The other sessions I love are kid sessions. I shoot almost all kid sessions with my sister. This makes a huge difference in a kids shoot. We shoot all kids outside now and we let them be kids. We tried to shoot kids in our studio and I hated it! I mean hated it! I like the natural light of outside and, even more so, I like letting kids be kids. Studio shooting just wasn’t for me and once I figured that out I fell back in love with shooting kids. However, the reason why I enjoy shooting kids so much is because of my sister. She is amazing with the kids. I mean, I may get grass and sticks in my hair, bunny ears or funny noises yelled straight into my ear at a lot of sessions because of her, but it is all worth it in the end. I am able to capture the kid’s real smiles and personality because of her, and sometimes with very little effort on my part. We work very well together on these sessions and most of the time all I have to do is start a sentence explaining what I’m looking for and she understands and is making adjustments before I am even finished with my sentence. This makes a huge difference with kids because sometimes you only have a short window before kids are done and over it. Having an extra set of hands, and someone that doesn’t have a big scary black thing pointed at them, makes all the difference in the world. She is also pretty good at making nervous and/or irritated parents feel better when their kid might not be doing exactly what they are suppose to while I work with the kid without mom or dad yelling at them to smile the pretty smile not that fake smile (how many times have we all heard that one?). Melis is able to relax the kids and their parents in a way that most people don’t have the patience for, and it makes the overall experience enjoyable for everyone instead of stressful.
What inspires you?
Not really sure how to answer this one. I’m not a real “deep” person. I’m not typically over emotional (unless I have too much caffeine) and I don’t over analyze stuff like this, I just do it. I can’t truthfully say my kids inspired me because, in all honesty, if they had a say they would tell me no more pictures mom. Photography, to me, is somewhat selfish. I do it, and I love it, for me. Being a mom and a wife isn’t always easy, and I felt like I lost touch with who I was for awhile. I needed something for myself so I could just be Misty sometimes. In all honesty I still look at it like this most of the time. When I get to go out on a shoot, or I get to sit behind my computer to edit, I can lose myself and I love that feeling. I had missed that feeling before we started H&H. When I was younger I could be locked up in my room, or outside at my parents’ house, all alone for hours with my sketchbook and music, drawing and writing. After college came kids, marriage, work, you know grownup stuff, and I felt like a piece of me was missing. So after my sister and I had talked about starting our own photography business for years (and I mean years and years) we finally did it, and now I have a legit reason to get lost in something I love again.

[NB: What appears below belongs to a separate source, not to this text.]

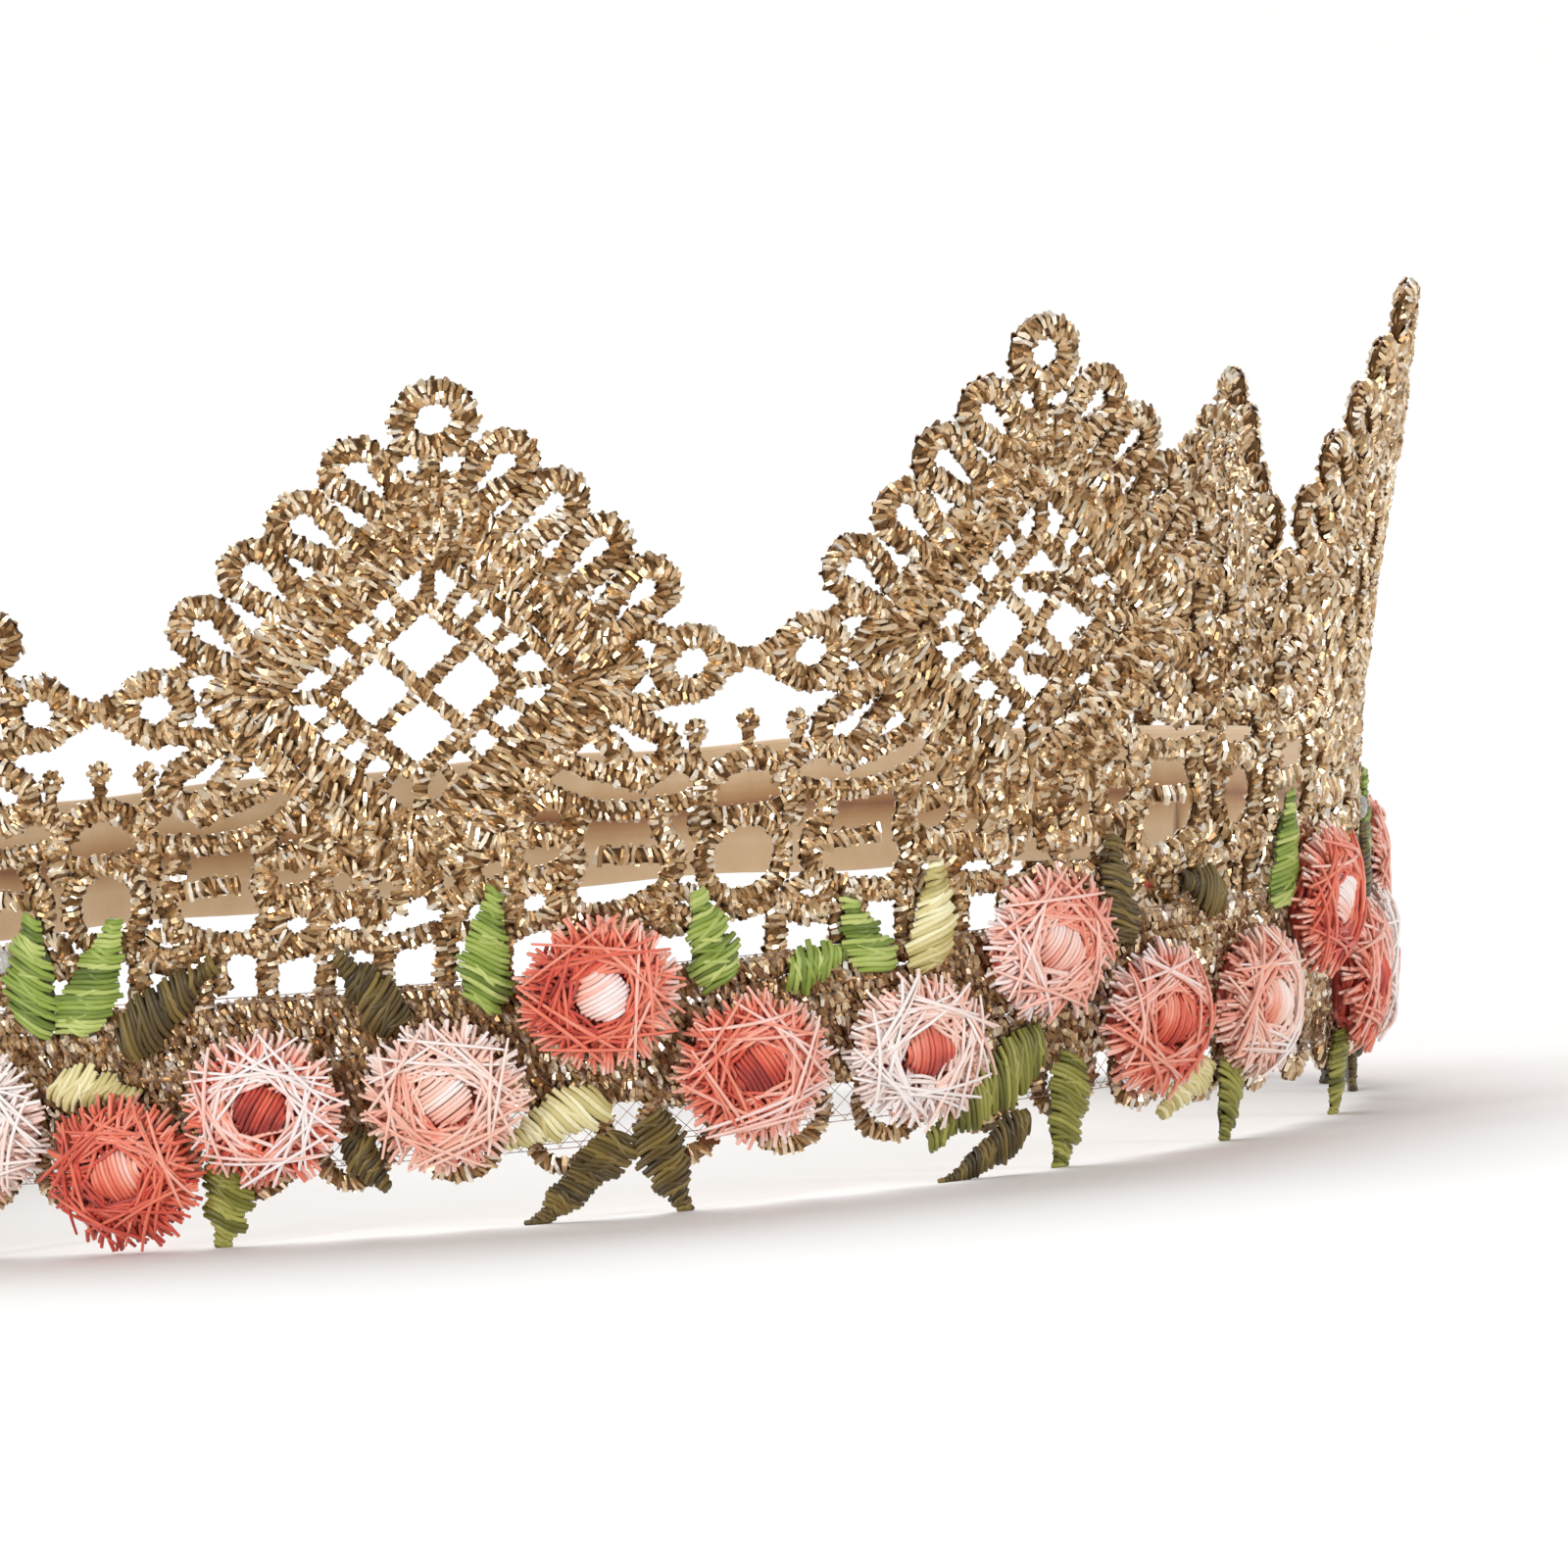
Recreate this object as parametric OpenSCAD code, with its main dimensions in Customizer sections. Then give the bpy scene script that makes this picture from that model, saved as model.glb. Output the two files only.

Describe your typical day?
Before I can do this I think I need to give a little background on myself, and my sister, so my typical day will make sense. Melissa, my sister, and I split H&H responsibility. I do all the shooting and editing and she takes care of all of the business side (accounting, taxes, emails, scheduling and all the other no fun stuff of a business). It works out great because it fits our personalities right on. We also split another job. We both work part time for our father running his office. Our dad has owned a general contracting company for 25+ years. It’s a family owned and operated company and when his office manager/accountant decided to retire Melissa and I decided we wanted to take the job over. So I quit my full time job to work part time for the family business so I would have more time at home with my kids.(this was all before we started H&H)…

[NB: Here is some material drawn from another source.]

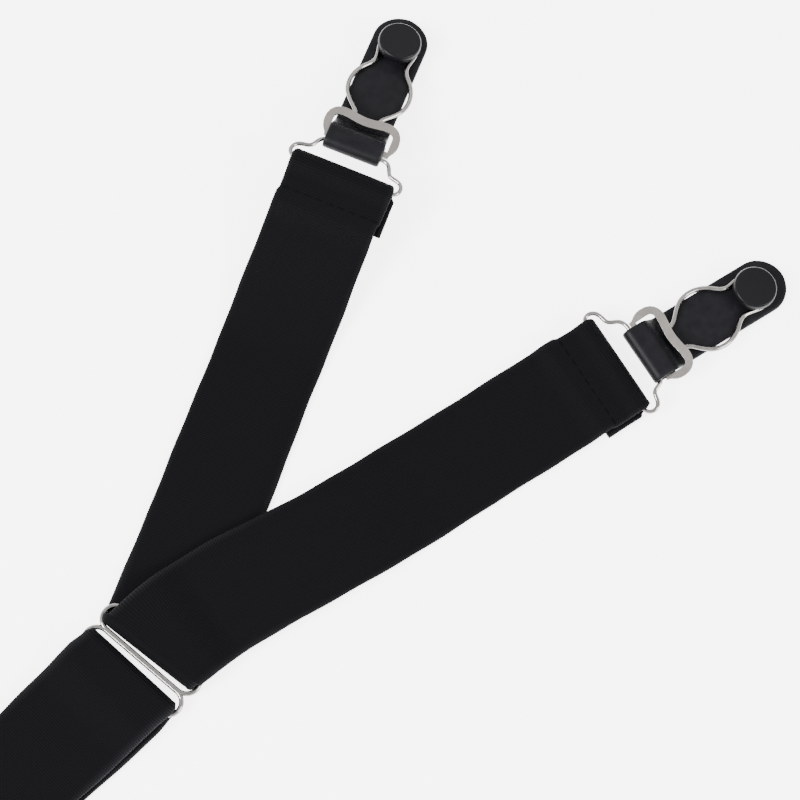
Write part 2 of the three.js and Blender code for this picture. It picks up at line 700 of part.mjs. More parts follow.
// The catch plate: a stamped frame with ears. Its foot bar lies inside the folded tab and its
// wavy top bar crosses over the tab and the foot of the catch loop.
function makePlate(side, aside) {
  const inner = TAB_WIDTH / 2 + GAP + PLATE_PLAY;
  const ear = PLATE_WIDTH / 2;
  const waist = (inner + ear) / 2 - PLATE_PLAY;
  const foot = -PLATE_FOOT_BAR / 2;
  const sill = PLATE_FOOT_BAR / 2;
  const lintel = sill + PLATE_OPENING;
  const crown = lintel + PLATE_TOP_BAR;
  const crest = crown + PLATE_WAVE;
  const arch = lintel + PLATE_WAVE;
  const crestPlace = inner * CREST_PLACE;
  const crestReach = inner * CREST_REACH;
  const dipReach = inner * DIP_REACH;
  const shoulder = lintel * OPENING_SHOULDER;
  const half = (sideways) => [
    [sideways * waist, foot],
    [sideways * waist, sill, sideways * ear, sill, sideways * ear, lintel * EAR_SHOULDER],
    [sideways * ear, crown * EAR_TOP, sideways * inner, crest, sideways * crestPlace, crest],
    [sideways * crestReach, crest, sideways * dipReach, crown, 0, crown],
  ];
  const mirror = (rows) => rows.map((row) => row.map((value, i) => (i % 2 ? value : -value)));
  const outline = new THREE.Shape();
  const [start, ...right] = half(1);
  outline.moveTo(...start);
  right.forEach((row) => outline.bezierCurveTo(...row));
  const path = mirror(half(1)).flat();
  for (let at = path.length - 6; at > 0; at -= 6) {
    const back = path.slice(at - 2, at + 4);
    outline.bezierCurveTo(back[4], back[5], back[2], back[3], back[0], back[1]);
  }
  outline.closePath();
  const opening = new THREE.Path();
  opening.moveTo(-inner, sill);
  opening.lineTo(-inner, shoulder);
  opening.bezierCurveTo(-inner, arch, -inner * EAR_TOP, arch, -crestPlace, arch);
  opening.bezierCurveTo(-crestReach, arch, -dipReach, lintel, 0, lintel);
  opening.bezierCurveTo(dipReach, lintel, crestReach, arch, crestPlace, arch);
  opening.bezierCurveTo(inner * EAR_TOP, arch, inner, arch, inner, shoulder);
  opening.lineTo(inner, sill);
  opening.closePath();
  outline.holes.push(opening);
  const sheet = new THREE.ExtrudeGeometry(outline, {
    depth: PLATE_THICKNESS,
    bevelEnabled: false,
    curveSegments: CURVE_STEPS,
  });
  sheet.translate(0, 0, -PLATE_THICKNESS / 2);
  const plate = named(`${side}_catch_plate`, geometryOf(solidOf(sheet)), satinPlate);
  plate.position.set(aside, plateFoot, plateFootHeight);
  plate.rotation.x = plateSlope;
  return plate;
}

// The angle at which a piece held at a height, and reaching out, touches the floor with its tip
function tipDown(heldHeight, heldAbove, reach) {
  return Math.asin(heldHeight / Math.hypot(heldAbove, reach)) - Math.atan2(heldAbove, reach);
}

// Hanger and clip at one leg's end. The hanger's bar is in the leg's fold, its top bar is in
// the tab's fold, and the tab's round end touches the floor.
function makeEnd(side, leg) {
  const fold = hangerFold(leg);
  const headed = leg.course.headingAt(leg.course.length);
  const hanger = makeHanger(side);
  hanger.position.copy(fold.centre);
  hanger.rotation.set(leg.hangerSlope, 0, -headed, 'ZXY');
  const held = new THREE.Vector3(HANGER_LEAN + leg.clipSide, HANGER_REACH, 0)
    .applyEuler(hanger.rotation)
    .add(fold.centre);
  const clip = new THREE.Group();
  clip.rotation.set(-tipDown(held.z, tabBarHeight, TAB_REACH), 0, -leg.clipHeading, 'ZXY');
  clip.position.copy(held).sub(new THREE.Vector3(0, 0, tabBarHeight).applyEuler(clip.rotation));
  clip.add(makeTab(side), makeButton(side), makeLoop(side), makePlate(side, leg.plateSide));
  const end = new THREE.Group();
  end.add(hanger, clip);
  return end;
}

// The sock clasp: a bar in the band's fold, a window for the fold, a bridge and a round tongue
function makeClasp(course) {
  const windowDepth = claspFoldBack + GAP;
  const inside = BAND_WIDTH / 2 + 2 * GAP;
  const outside = inside + CLASP_RIM;
  const bridge = windowDepth + CLASP_BRIDGE;
  const tongue = CLASP_TONGUE_WIDTH / 2;
  const end = bridge + CLASP_TONGUE_LENGTH;
  const outline = new THREE.Shape();
  outline.moveTo(-outside, -CLASP_BAR);
  outline.lineTo(outside, -CLASP_BAR);
  outline.lineTo(outside, windowDepth);
  outline.quadraticCurveTo(outside, bridge, outside - CLASP_FILLET, bridge);
  outline.quadraticCurveTo(tongue, bridge, tongue, bridge + CLASP_FILLET);
  outline.lineTo(tongue, end - tongue);
  outline.absarc(0, end - tongue, tongue, 0, Math.PI, false);
  outline.lineTo(-tongue, bridge + CLASP_FILLET);
  outline.quadraticCurveTo(-tongue, bridge, CLASP_FILLET - outside, bridge);
  outline.quadraticCurveTo(-outside, bridge, -outside, windowDepth);
  outline.closePath();
  const window = new THREE.Path();
  window.moveTo(-inside, 0);
  window.lineTo(-inside, windowDepth);
  window.lineTo(inside, windowDepth);
  window.lineTo(inside, 0);
  window.closePath();
  outline.holes.push(window);
  const sheet = new THREE.ExtrudeGeometry(outline, {
    depth: CLASP_THICKNESS,
    bevelEnabled: false,
    curveSegments: CURVE_STEPS,
  });
  sheet.translate(0, 0, -CLASP_THICKNESS / 2);
  const clasp = named('sock_clasp', geometryOf(solidOf(sheet)), satinPlate);
  const place = course.placeAt(course.length - claspFoldBack);
  clasp.position.set(place.x, place.y, claspBarHeight);
  const droop = tipDown(claspBarHeight, CLASP_THICKNESS / 2, end);
  clasp.rotation.set(-droop, 0, -course.headingAt(course.length), 'ZXY');
  return clasp;
}

function makeLeg(rows, length, lift, hangerSlope, clipHeading, clipSide, plateSide) {
  const course = makeCourse(rows, length, forkFold);
  course.foldHeading = radians(-forkFold.skew);
  return {
    course,
    lift: (at) => lift * smooth(at, length - LIFT_RUN, length - hangerFoldBack - BAR_MARGIN),
    hangerSlope: radians(hangerSlope),
    clipHeading: radians(clipHeading),
    clipSide,
    plateSide,
  };
}

const leftLeg = makeLeg(
  leftCourse,
  LEFT_LEG_LENGTH,
  LEFT_LIFT,
  LEFT_HANGER_SLOPE,
  LEFT_CLIP_HEADING,
  LEFT_CLIP_SIDE,
  LEFT_PLATE_SIDE,
);
const rightLeg = makeLeg(
  rightCourse,
  RIGHT_LEG_LENGTH,
  RIGHT_LIFT,
  RIGHT_HANGER_SLOPE,
  RIGHT_CLIP_HEADING,
  RIGHT_CLIP_SIDE,
  RIGHT_PLATE_SIDE,
);
const lowerRun = makeCourse(lowerCourse, LOWER_BAND_LENGTH, lowerFold);
lowerRun.foldHeading = radians(180 - lowerFold.skew);

const layout = new THREE.Group();
layout.add(
  makeFork(leftLeg, rightLeg),
  makeBuckle(),
  makeLowerBand(lowerRun),
  makeClasp(lowerRun),
  makeEnd('left', leftLeg),
  makeEnd('right', rightLeg),
);

// The origin is under the middle of the whole, on the surface that it lies on
const bounds = new THREE.Box3().setFromObject(layout, true);
const middle = bounds.getCenter(new THREE.Vector3());
layout.position.set(-middle.x, -middle.y, -bounds.min.z);

const shirtStay = new THREE.Group();
shirtStay.add(layout);

export default shirtStay;
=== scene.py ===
# A black elastic shirt stay lying on a pale floor. The bands, the leather tabs, the buttons and the
# buckle are modelled here over the plain CAD solids, and the other metal pieces are the CAD ones,
# refined.
import math

import bmesh
import bpy
from mathutils import Euler, Matrix, Vector


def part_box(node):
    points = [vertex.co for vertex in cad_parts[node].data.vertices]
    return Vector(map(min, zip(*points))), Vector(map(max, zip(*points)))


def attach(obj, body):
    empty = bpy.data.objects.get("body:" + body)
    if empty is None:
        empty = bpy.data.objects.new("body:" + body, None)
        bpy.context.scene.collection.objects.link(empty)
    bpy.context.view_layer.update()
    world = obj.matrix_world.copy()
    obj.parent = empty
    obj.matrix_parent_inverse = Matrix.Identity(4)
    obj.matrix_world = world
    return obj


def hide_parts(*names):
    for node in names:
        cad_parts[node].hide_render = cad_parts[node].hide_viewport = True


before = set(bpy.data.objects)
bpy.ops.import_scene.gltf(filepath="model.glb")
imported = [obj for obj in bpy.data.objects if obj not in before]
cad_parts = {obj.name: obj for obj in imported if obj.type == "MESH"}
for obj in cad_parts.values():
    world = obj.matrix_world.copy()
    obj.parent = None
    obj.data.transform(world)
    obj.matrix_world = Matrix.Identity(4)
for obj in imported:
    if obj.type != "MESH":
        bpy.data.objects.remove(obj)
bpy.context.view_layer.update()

# The script's sizes are in millimetres, as in the CAD part, and Blender's are in metres
MM = 0.001
GAP = 0.3

# Steps and angles of the modelling
SLOPE_PROBE = 0.05
FOLD_STEP = 10
SHARP_ANGLE = math.radians(50)
FACET_ANGLE = math.radians(40)
FLAT_ANGLE = math.radians(2)

# Elastic bands
BAND_WIDTH = 24.5
BAND_THICKNESS = 1.3
LEFT_LEG_LENGTH = 118.1
RIGHT_LEG_LENGTH = 125.4
LOWER_BAND_LENGTH = 113
FLAP_LENGTH = 12
FLAP_SHIFT = 1.25
END_SHIFT = 0.4

# The bands at their folds: drawn in round each bar, and slack at the buckle, where they lie wider,
# a little aside and a little askew
FORK_SPREAD = 25.7
FORK_SQUEEZED = 24.2
FORK_NUDGE = (0.13, -0.43)
LOWER_SPREAD = 26.4
LOWER_SQUEEZED = 24.6
LOWER_NUDGE = (-0.2, 0.2)
HANGER_SQUEEZED = 23.4
FORK_SKEW = 2.4
LOWER_SKEW = -1.8
FORK_FOLD_SIDE = 0.35
FORK_FOLD_GAP = 0.7
LOWER_FOLD_SIDE = 0.1
LOWER_FOLD_GAP = 1
SPREAD_RUN = 45
NUDGE_RUN = 14

# How the layers rise over what lies under them
LAYER_OFFSET = 0.9
SETTLING_LENGTH = 7
CROSSING_LENGTH = 48
LIFT_RUN = 46
CROSSING_RAMP = 26
BUCKLE_RAMP = 9
HANGER_RAMP = 3.4
CLASP_RAMP = 8.6
FLAP_RAMP = 5
SIDE_RAMP = 1.2
BAR_MARGIN = 1

# Weave of the bands
RIB_PITCH = 0.54
EDGE_TOOTH = 0.05
STITCH_PLACE = 9.6
STITCH_LENGTH = 2.1
STITCH_SPACING = 2.9
STITCH_MARGIN = 1.6
STITCH_SINK = 0.02
THREAD = 0.32
YARN_PITCH = 0.46
YARN_DEPTH = 0.45
FUZZ_DEPTH = 2.4
RIB_WANDER = 0.22
# Painted highlight along the elastic's edges, where they turn towards the light: how far from the
# middle it starts, in mm, and how fast it grows
EDGE_SHEEN_PLACE = 10.9
EDGE_SHEEN_SLOPE = 0.26
EDGE_DRIFTS = ((0.07, 6.1, 0), (0.05, 2.3, 1))

# Metal pieces that the bands pass round
BUCKLE_WIRE = 1.1
BUCKLE_WINDOW = 5.9
BUCKLE_SIDE_ROOM = 0.4
BUCKLE_SHIFT = 0.5
BAR_SPREAD = 0.12
GROOVE_SPREAD = 0.15
WIRE_TURN_STEP = 7.5
WIRE_SIDES = 20
HANGER_WIRE = 1.0
HANGER_REACH = 7.5
HANGER_LEAN = 0.5
WIRE_GROWTH = 0.05
CLASP_THICKNESS = 1.5
CLASP_BAR = 3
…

Ok enough with the boring background….I don’t have a typical day. I have a typical week, but day to day you never know what is going to happen. I work in my father’s office 3 days a week and the other two days a week I have my two girls and Melissa’s three girls at home with me. I watch her kids while she is at the office working and she watches mine once or twice a week while I am at the office working. The kids’ nap time and rest time is editing time or clean the house time, laundry time, whatever needs done time. Evenings change week to week. After the Reset conference Melis and I have been trying to reset how we scheduled our sessions. We loved the idea of Spanki Mills’ schedule. How she shoots one week and then has the other 3 weeks to edit and get ordering done and such. So we have started trying to schedule all of our sessions the first two weeks of the month and then use the other two weeks as editing weeks, and miscellaneous business weeks. So wow off course again…

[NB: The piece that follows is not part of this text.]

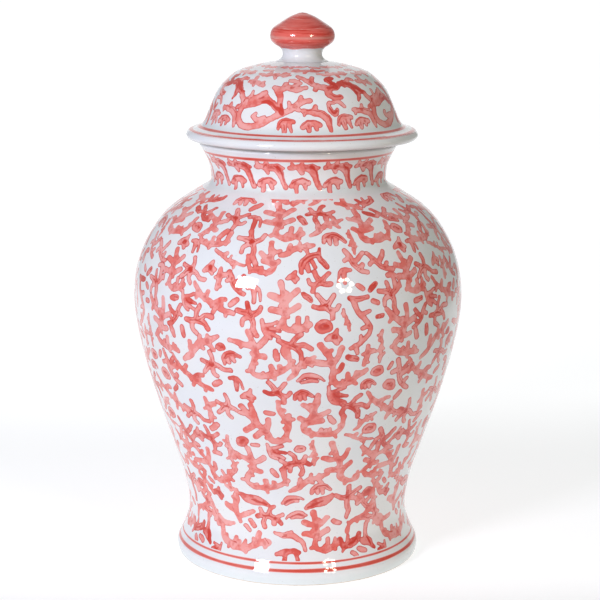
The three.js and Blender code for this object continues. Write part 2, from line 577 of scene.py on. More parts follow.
def coral_paint():
    """Underglaze brushwork: a cloudy wash, pools where strokes cross, and some drawn outlines."""
    material, tree, shader = new_material("coral_paint")
    outlined = attribute(tree, "outline")
    depth = attribute(tree, "depth")
    cloud = ranged(tree, noise(tree, 80, 4.0, 0.65), 0.38, 0.62)
    thin = times(tree, ranged(tree, depth, 0.5, 2.0), outlined)
    wash_tone = attribute(tree, "tone")
    tone = maths(tree, "ADD", times(tree, wash_tone, 0.62), ranged(tree, cloud, 0, 1, -0.07, 0.57))
    tone = maths(tree, "SUBTRACT", tone, times(tree, thin, 0.20))
    wash = mixed(tree, tone, CORAL_PALE, CORAL)
    loaded = times(tree, ranged(tree, wash_tone, 0.78, 1.0), ranged(tree, cloud, 0, 1, 0.15, 0.80))
    wash = mixed(tree, loaded, wash, CORAL_DARK)
    crossing = ranged(tree, attribute(tree, "pool"), 1.2, 2.4)
    kept = maths(tree, "ADD", times(tree, outlined, 0.45), 0.50)
    blotch = times(tree, ranged(tree, noise(tree, 150, 3.0), 0.42, 0.56), kept)
    pooled = mixed(tree, times(tree, crossing, blotch), wash, CORAL_DARK)
    broken = ranged(tree, noise(tree, 60, 2.0), 0.42, 0.60, 0.10, 0.75)
    drawn = maths(tree, "ADD", broken, times(tree, outlined, 0.55))
    edge = times(tree, ranged(tree, depth, 0.25, 0.85, 1.0, 0.0), drawn)
    edged = mixed(tree, edge, pooled, CORAL_LINE)
    lines = ranged(tree, attribute(tree, "ink"), -0.40, 0.35, 0.90, 0.0)
    tree.links.new(mixed(tree, lines, edged, CORAL_DARK), shader.inputs["Base Color"])
    glossy(tree, shader)
    return material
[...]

A typical week (depending on where it falls within the month) is 3 days of getting dressed early and going into the office and 2 days of you can stay in your jammies as late as you want, swim time, sidewalk chalk time, trampoline time, time to swing, draw and color or just about anything else we can find to do outside. On rainy and cold days I am a big fan of jammie parties with movies and popcorn. I better throw in fights, bruises, band-aids, messes, lots of messes and tears too because when you have 5 girls, ages ranging from 2-8, you are going to have all of that and more. My evenings vary, we have gymnastics once a week, if it’s a shooting week we will be out shooting anywhere from 2-4 times a week, and on any free night we are at our CrossFit gym. Editing takes place anytime I have free time and need an escape throughout the week on shooting weeks. And on non shooting weeks I set specific times/evenings aside. These are typically the nights that I have had all 5 kids all day and need some me time. I do make time for my husband in there too.
Favorite quote: I don’t have one, I have lots! I love quotes and have even painted a wall in my kitchen with chalkboard paint so I could write random quotes on it. However, this one is on a sticky note stuck to my computer screen right now so let’s go with it for now, and it kind of goes along with my reset moment.
“life does not have to be perfect to be wonderful” ~ Annett Funicello
If you could photograph one famous person (Dead or Alive), who would it be?
I had to really think about this one because I had never thought about it before, but my answer is Marilyn Monroe! I would have loved to spend a few hours behind the camera shooting her. I think I would have had so much fun. I would have liked to do it in her era, though, sometime in the late 50’s.
Favorite moment from the Reset Conference? The entire time Bobbi & Mike were on the stage. I mean really! I don’t remember the last time I had laughed so much while learning a ton at the same time.
Misty & Melissa…you are both so incredibly talented & I consider myself a lucky girl to call both of you my friends. It’s been so excited to watch your business take off & soar. I’m inspired by your love for capturing life as it happens around you. Much love to both of you!!